(Task details):
Copy verbatim the material from its first line to the line that holds "FLOW_HAZE, LOW_HAZE, GLUED_CLEARING, TUBE_CLEARING", including that line.

(Dataset content):
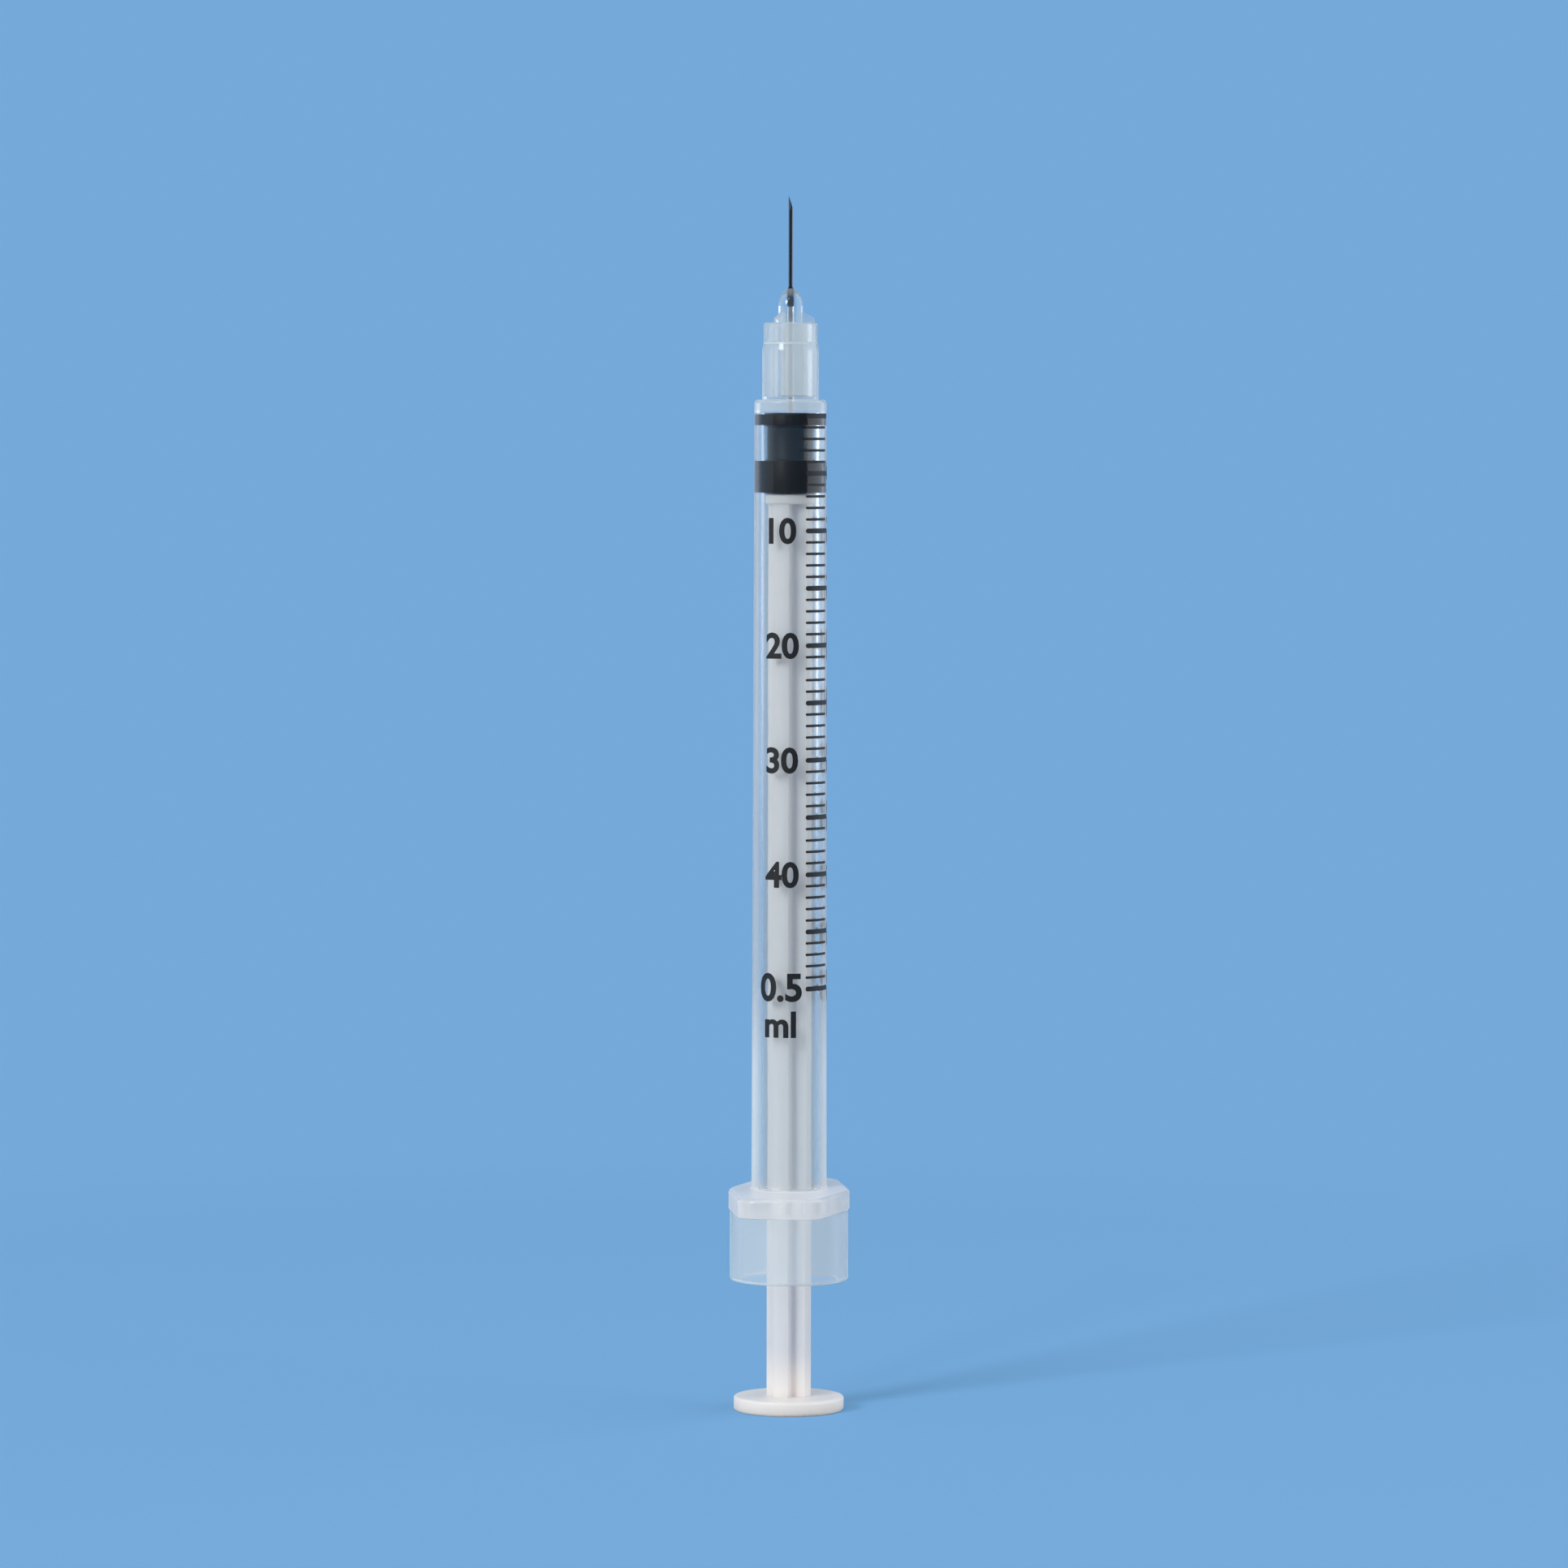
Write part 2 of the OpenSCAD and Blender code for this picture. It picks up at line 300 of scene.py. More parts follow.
# How far the bore's zone reaches outwards, and how far above the inside front wall's height
# the wall's zone starts, in mm
BORE_REACH, WALL_REACH = 0.1, 0.05

# How far a surface has turned from the view, from 0 face on to 1 edge on, where a haze
# starts and where it is full
TURNED, GRAZING, OUTLINE, NOZZLE_TURNED = (0.2, 0.5), (0.35, 0.75), (0.7, 0.97), (0.03, 0.4)
FACING_BLEND = 0.5

# What clouds, flow marks and the lower tube add to a zone's haze, and what the glue takes from
# the nozzle's haze and the tube from the outline's
CLOUDED = {"flange": 0.1, "hub": 0.08, "skirt": 0.05}
FLOW_HAZE, LOW_HAZE, GLUED_CLEARING, TUBE_CLEARING = 0.08, 0.07, 0.12, 0.7

# Roughness of the clear plastic, and what each zone adds to it
CLEAR_ROUGH, CLOUD_ROUGH, BORE_ROUGH, SKIRT_ROUGH, HUB_ROUGH = 0.05, 0.04, 0.05, 0.05, 0.12
MILK_ROUGH, SKIN_ROUGH = 0.3, 0.08

# Shares of flow marks and skin in the relief, and how much of it the smooth skirt loses
FLOW_RELIEF, SKIN_RELIEF, SKIRT_CALM = 0.8, 0.2, 0.85

# Share and colours of the faint dirt in the clouds, the colour of the glass, and the painted
# shade and
# reflection: a dark ring on the hub pockets' floor, standing in for the shade and the piston's
# dark reflection seen there
DIRT_SHARE, CLEAR_DIRT, MILK_DIRT = 0.06, (0.6, 0.65, 0.65), (0.3, 0.33, 0.34)
WHITE, PAINTED_POCKET_SHADE = (1.0, 1.0, 1.0), (0.3, 0.29, 0.3)


def barrel_zones(recipe, point, made):
    """Soft masks of the barrel's zones, each 1 inside its zone and 0 outside."""
    x, y, z = recipe.axes(point)
    radius = (x * x + y * y) ** 0.5

    def until(height, name):
        """1 below a height, where the zone's fade ends."""
        return z.below(height - FADES[name] / 2.0, FADES[name])

    def near(height, name):
        """1 in a thin zone at a height."""
        below, above = REACHES[name]
        return z.band(height - below, height + above, FADES[name])

    flange_top = made.flange_z + made.flange_l
    hub = z.above(made.hub_milk_z, FADES["hub"])
    nozzle = z.above(made.nozzle_clear_z, FADES["nozzle"])
    tube = z.above(flange_top, FADES["tube"]) * (1.0 - hub)
    bore = tube * radius.below(made.bore_r + BORE_REACH, FADES["bore"])
    step_side = radius.above(made.step_r, FADES["step side"])
    pocket_side = radius.band(made.pocket_in_r, made.pocket_out_r, FADES["pocket side"])
    return SimpleNamespace(
        hub=hub,
        collar=hub * (1.0 - nozzle),
        nozzle=nozzle,
        glued=z.above(made.well_z, FADES["glued"]),
        flange=z.band(made.flange_z, flange_top, FADES["flange"]),
        skirt=until(made.flange_z, "skirt"),
        rear=z.below(made.rear_z, FADES["rear"]),
        tube=tube,
        bore=bore,
        outer=tube * (1.0 - bore),
        dry=until(made.seal_z, "dry"),
        low=z.below(made.low_z, FADES["low"]),
        foot=z.below(made.foot_milk_z, FADES["foot"]),
        step=near(made.step_z, "step") * step_side,
        lip=near(made.lip_z, "lip"),
        wall=z.band(made.front_z + WALL_REACH, made.hub_z, FADES["wall"]),
        # The ring on the pockets' floor that carries the painted shade
        pocket=near(made.pocket_z, "pocket") * pocket_side,
    )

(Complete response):
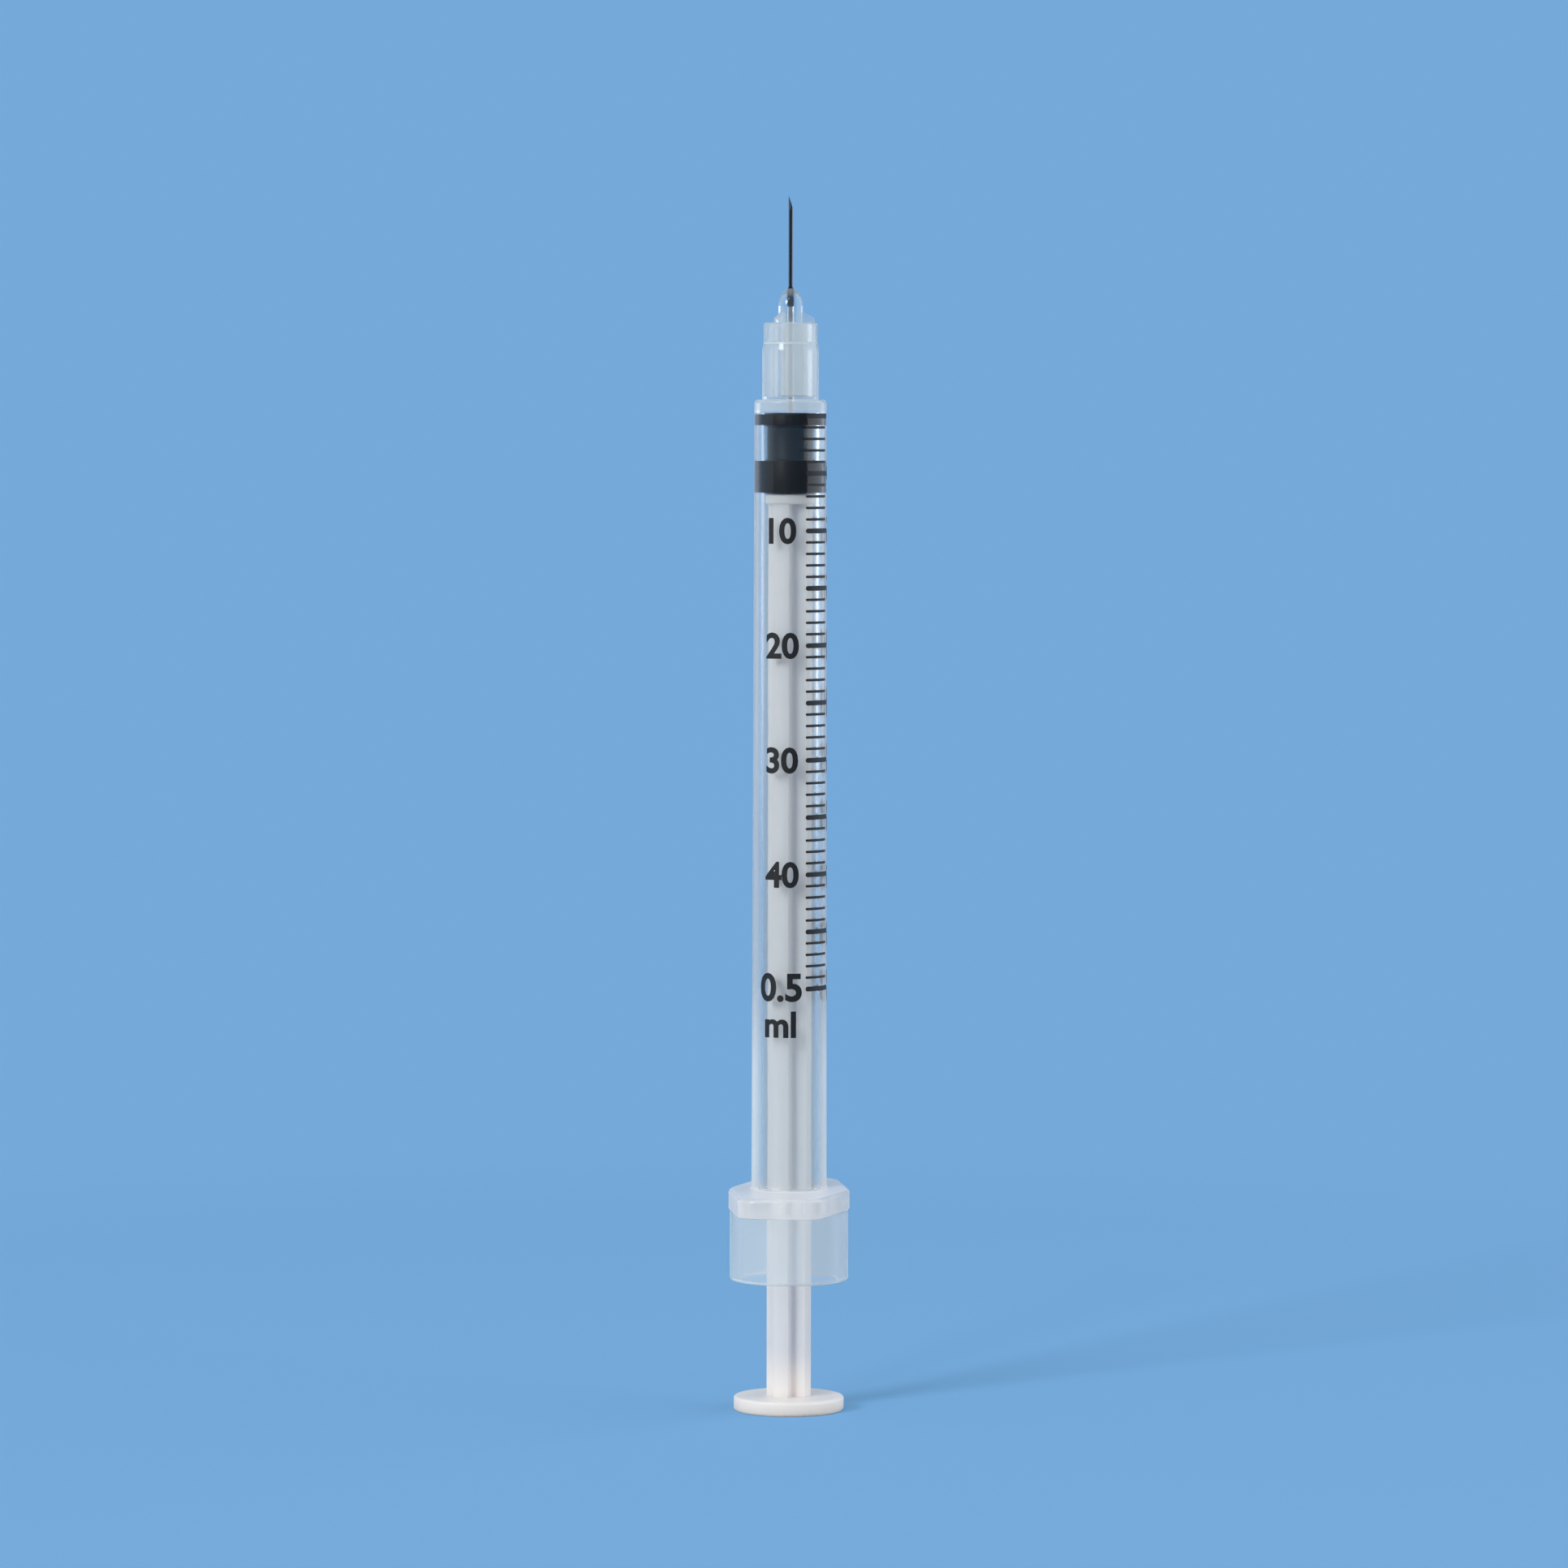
Write part 2 of the OpenSCAD and Blender code for this picture. It picks up at line 300 of scene.py. More parts follow.
# How far the bore's zone reaches outwards, and how far above the inside front wall's height
# the wall's zone starts, in mm
BORE_REACH, WALL_REACH = 0.1, 0.05

# How far a surface has turned from the view, from 0 face on to 1 edge on, where a haze
# starts and where it is full
TURNED, GRAZING, OUTLINE, NOZZLE_TURNED = (0.2, 0.5), (0.35, 0.75), (0.7, 0.97), (0.03, 0.4)
FACING_BLEND = 0.5

# What clouds, flow marks and the lower tube add to a zone's haze, and what the glue takes from
# the nozzle's haze and the tube from the outline's
CLOUDED = {"flange": 0.1, "hub": 0.08, "skirt": 0.05}
FLOW_HAZE, LOW_HAZE, GLUED_CLEARING, TUBE_CLEARING = 0.08, 0.07, 0.12, 0.7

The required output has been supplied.